The findings, up front

1 · What's in the dataset

Factor Weave is a point-in-time factor library for US-listed equities and ETFs — roughly 10,800 tickers, daily, back to 2005 (about 28 million ticker-days). Every row is built to be joined to your own research, not consumed as a verdict.

28 daily factors
Trailing returns (1/5/20/60d), realized vol (20/60d), ATR%, RSI, 52-week z-score, momentum, mean-reversion, gap%, beta vs SPY, a composite score, plus cross-sectional ranks and quantiles.
32-D regime-aware embeddings
A vector per ticker-day summarising its factor state, with four similarity methods built on top — cosine, DTW, regime-filtered, and a return-projected (PLS) variant.
Leak-free forward-return labels
fwd_ret_1d / 5d / 20d and binary targets — each a strict price[t+h]/price[t]−1, the realised future. They are a backtest target, never an input.
Market-regime classification
Each date carries a SPY-volatility regime (low / mid / high) so any study can be split by market state.

2 · The test, and why it's leak-free

The question: if you find the historical setups whose factor profile most resembles a ticker today, does the average forward return of those analogues predict the ticker's forward return? We tested it with discipline:

As a sanity check every test includes a random-analogue baseline — picking K analogues at random. A correct measurement puts random at zero. Ours does.

3 · Result — returns are not predictable

Method What it is Cross-sec. IC t-stat Verdict
Random baseline random analogues +0.003 +0.5 ≈ 0 ✓
Cosine similarity nearest factor-profile analogues −0.005 −0.8 no signal
Supervised (PLS) return-projected similarity +0.005 +0.8 no signal
Gradient boosting nonlinear, 26 factors, walk-forward −0.000 −0.0 no signal

Three different methods — a linear similarity, a return-supervised projection, and a nonlinear model with the full factor set — and the same answer each time: a cross-sectional IC indistinguishable from zero, and from random. The return-projected variant's mildly rising outcome buckets (a +0.70% top-vs-bottom spread) do not survive the t-test; on 237 dates it is noise.

This is not a surprise, and that's important. These are commodity technical factors on liquid US equities — the most heavily arbitraged corner of global markets. The academic and practitioner consensus is that such signals are competed flat. Our data agrees. A vendor who tells you otherwise is showing you a backtest with a leak in it.

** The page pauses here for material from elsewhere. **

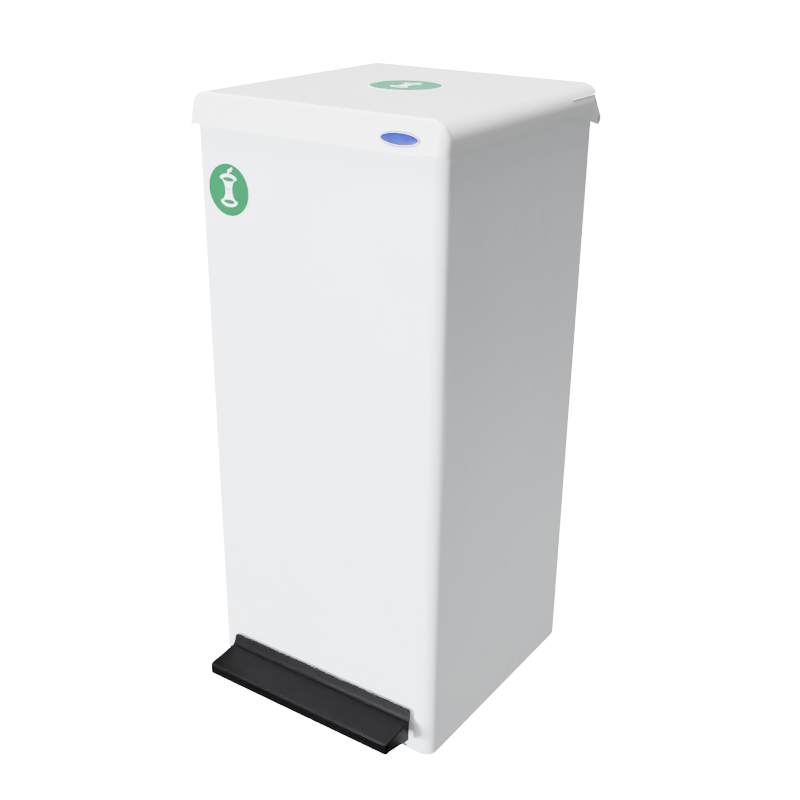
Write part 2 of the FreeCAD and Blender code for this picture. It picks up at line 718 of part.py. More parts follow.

4 · Result — but similarity is risk-coherent

Returns are a coin flip. Volatility is not — it clusters and persists. So we asked a second, fairer question: do tickers the engine calls "similar" share a forward risk profile? We measured whether cosine analogues' forward 20-day realized volatility predicts the query's, same leak-free design.

Predictor of forward 20-day volatility Cross-sec. IC t-stat
Random analogues' forward vol +0.005 +0.8
Cosine analogues' forward vol +0.062 +8.3
The ticker's own trailing vol +0.830 +191.6

Cosine analogues carry real, strongly significant forward-risk information — twelve times the random baseline, t +8.3. The embeddings genuinely organise the universe by risk regime: "similar" means "similar risk profile."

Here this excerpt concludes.